L’anarcopopulismo, nuova ideologia del 99%
La crisi finanziaria del 2008 e il crescente disagio sociale nei paesi dell’occidente non hanno solo favorito la crescita di movimenti populisti della destra xenofoba. L’insofferenza diffusa contro le oligarchie politiche ed economiche ha anche scatenato una profonda trasformazione dei movimenti di protesta, con una convergenza tra la cultura neoanarchica che ha dominato i movimenti dal ‘68 a questa parte e tipiche tematiche populiste, anti-casta e anti-banche alimentate dal dissesto economico e dalla forte sfiducia popolare nei confronti delle istituzioni liberaldemocratiche.
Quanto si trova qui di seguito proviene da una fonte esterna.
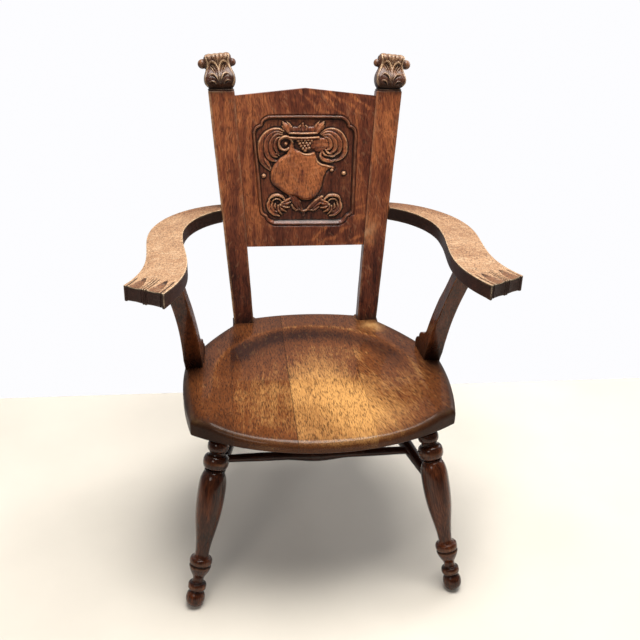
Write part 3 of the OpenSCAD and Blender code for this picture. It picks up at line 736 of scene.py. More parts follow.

A dispetto del loro dichiararsi non ideologici, apartitici, né di destra né di sinistra, i movimenti delle piazze – gli indignados in Spagna e Grecia, Occupy Wall Street negli Stati Uniti, e le proteste in Turchia e Brasile – condividono un’ideologia comune: l’anarcopopulismo. L’anarcopopulismo combina temi anarchici, come il rifiuto degli apparati burocratici, e la richiesta di autogestione con orientamenti populisti, come la fiducia nella volontà della maggioranza e il sospetto verso le élite. Come segnalato nel proclama di Occupy «siamo il 99%», il discorso dei movimenti di protesta di oggi rompe in modo netto con il minoritarismo dominante nella lunga ondata post-68 e con il movimento no-global. Il nuovo “prototipo” di movimento non è più l’indigeno zapatista, il migrante, lo squatter o il ribelle urbano, ma il “cittadino” e la “persona comune”, soggetti tipici della tradizione del populismo democratico, dai Cartisti inglesi al People’s Party americano.
Per riconoscere le tracce di questa nuova ideologia dei movimenti di protesta basta sintonizzarsi sulle loro fanpage Facebook e i canali Twitter, così come sulle “meme” che circolano su queste piattaforme. Un esempio per tutti è la citazione, tratta dal film culto V per Vendetta, «il popolo non dovrebbe avere paura del governo. È il governo che dovrebbe avere paura del popolo». L’anarcopopulismo rispecchia inoltre il mutamento del discorso pubblico in una fase di interregno e crisi strutturale del neoliberalismo. Il movimento anti-globalizzazione era in qualche modo costretto al minoritarismo perché operava in una fase di apogeo della dottrina neoliberale. Oggi, di fronte all’evidenza del disastro sociale da questa prodotto, parole d’ordine contro banche e istituzioni hanno acquistato un forte richiamo maggioritario, come si evince dalla partecipazione nei movimenti di piazza, a fianco dei giovani precari metropolitani, di membri della cosiddetta “maggioranza silenziosa”: negozianti, piccoli imprenditori, impiegati, con bassi livelli di politicizzazione e spesso con valori moderati o conservatori.
L’anarcopopulismo è il collante ideologico di questa convergenza tra precari e classe media in decadenza. Esso combina l’antiautoritarismo della cultura anarchica con l’odio verso le élite, i banchieri e i politici corrotti caratteristico del populismo; la fede nella capacità degli individui di auto-organizzarsi al di fuori dell’autorità di Bakunin e Kropotkin con la fiducia nella moralità dell’uomo comune di Herzen e Tolstoj; l’utopia neoanarchica della democrazia partecipativa con il sogno populista di una democrazia diretta, senza mediazioni. Si pensi alle “assemblee generali” – spesso partecipate da migliaia di persone – celebrate a Puerta del Sol o a Zuccotti Park: esse si rappresentano come una sorta di contro-parlamento, un luogo decisionale che rivendica sovranità popolare e si propone come voce della volontà collettiva, in opposizione al parlamento ufficiale dipinto come traditore del mandato popolare ed espressione degli interessi della “casta”.
Specchio del tempo presente, l’anarcopopulismo ne riflette opportunità e contraddizioni. È un’ideologia con una forte carica di contestazione che ha grandi meriti nel tentativo di superare il minoritarismo e le tendenze auto-ghettizzanti diventate una zavorra per tanti movimenti di protesta, ma non offre solidi appigli per sviluppare un’alternativa sistemica al sistema neoliberale. Animata da uno spontaneismo e uno spirito antiorganizzativo di matrice neoanarchica, la cultura anarcopopulista non risponde in modo adeguato alla questione urgente di come organizzare il dissenso in una fase di grande frammentazione e dispersione, e di come dare solidità, persistenza e coerenza strategica alle battaglie per la democrazia e la giustizia sociale che i movimenti delle piazze hanno cominciato a combattere, e che sono ancora ben lontane dall’essere vinte.